DATASET EXCERPT:
↓↓↓
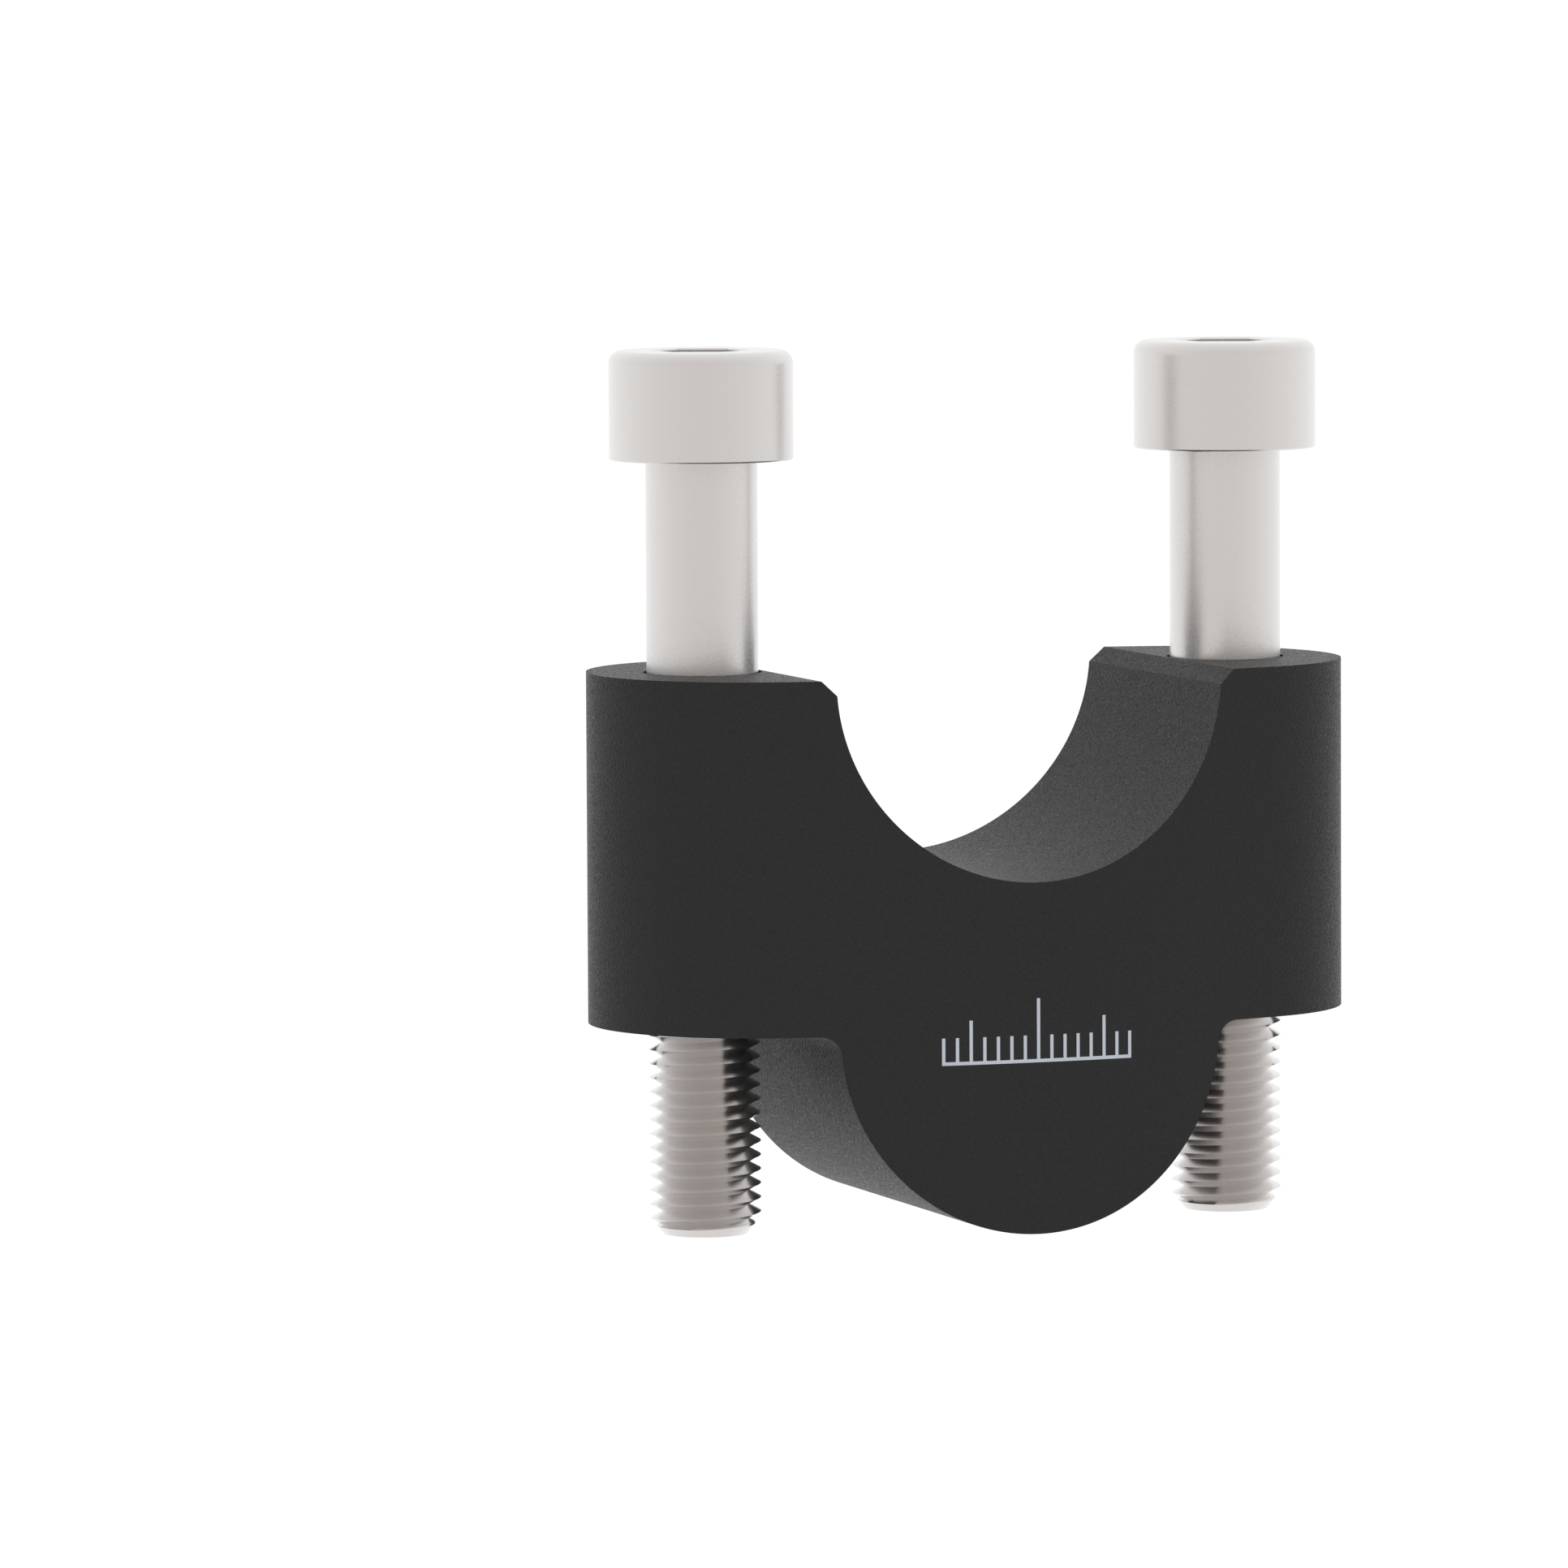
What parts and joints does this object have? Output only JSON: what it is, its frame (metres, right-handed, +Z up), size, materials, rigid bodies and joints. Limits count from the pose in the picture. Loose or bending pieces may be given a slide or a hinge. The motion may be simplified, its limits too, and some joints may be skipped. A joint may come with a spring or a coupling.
{
  "type": "motorcycle bar riser",
  "caption": "Solid riser block with a half-round saddle on top, a half-round seat underneath and socket-head clamp bolts, which raises a handlebar above its lower clamp.",
  "frame": {"origin": "on the axis of the lower half-round, halfway along it", "axes": "+X from the left bolt to the right bolt, +Y along the handlebar towards the back, +Z up along the bolts towards their heads"},
  "size_m": [0.0558, 0.028, 0.0625],
  "materials": {
    "black_anodised": "matt black anodised, fine grain",
    "bright_steel": "satin, turned"
  },
  "bodies": {
    "block": {"riser_block": "black_anodised"},
    "left_bolt": {"clamp_bolt_left": "bright_steel"},
    "right_bolt": {"clamp_bolt_right": "bright_steel"}
  },
  "joints": [
    {"name": "left_bolt_slide", "type": "slide", "parent": "block", "child": "left_bolt", "axis": [0, 0, 1], "range_m": [-0.01498, 0.04]},
    {"name": "right_bolt_slide", "type": "slide", "parent": "block", "child": "right_bolt", "axis": [0, 0, 1], "range_m": [-0.01498, 0.04]}
  ]
}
↑↑↑
WHAT THE TASK ASKS:
Pick out all lines from the data above in which the word "bodies" appears.

IN RESPONSE:
What parts and joints does this object have? Output only JSON: what it is, its frame (metres, right-handed, +Z up), size, materials, rigid bodies and joints. Limits count from the pose in the picture. Loose or bending pieces may be given a slide or a hinge. The motion may be simplified, its limits too, and some joints may be skipped. A joint may come with a spring or a coupling.
  "bodies": {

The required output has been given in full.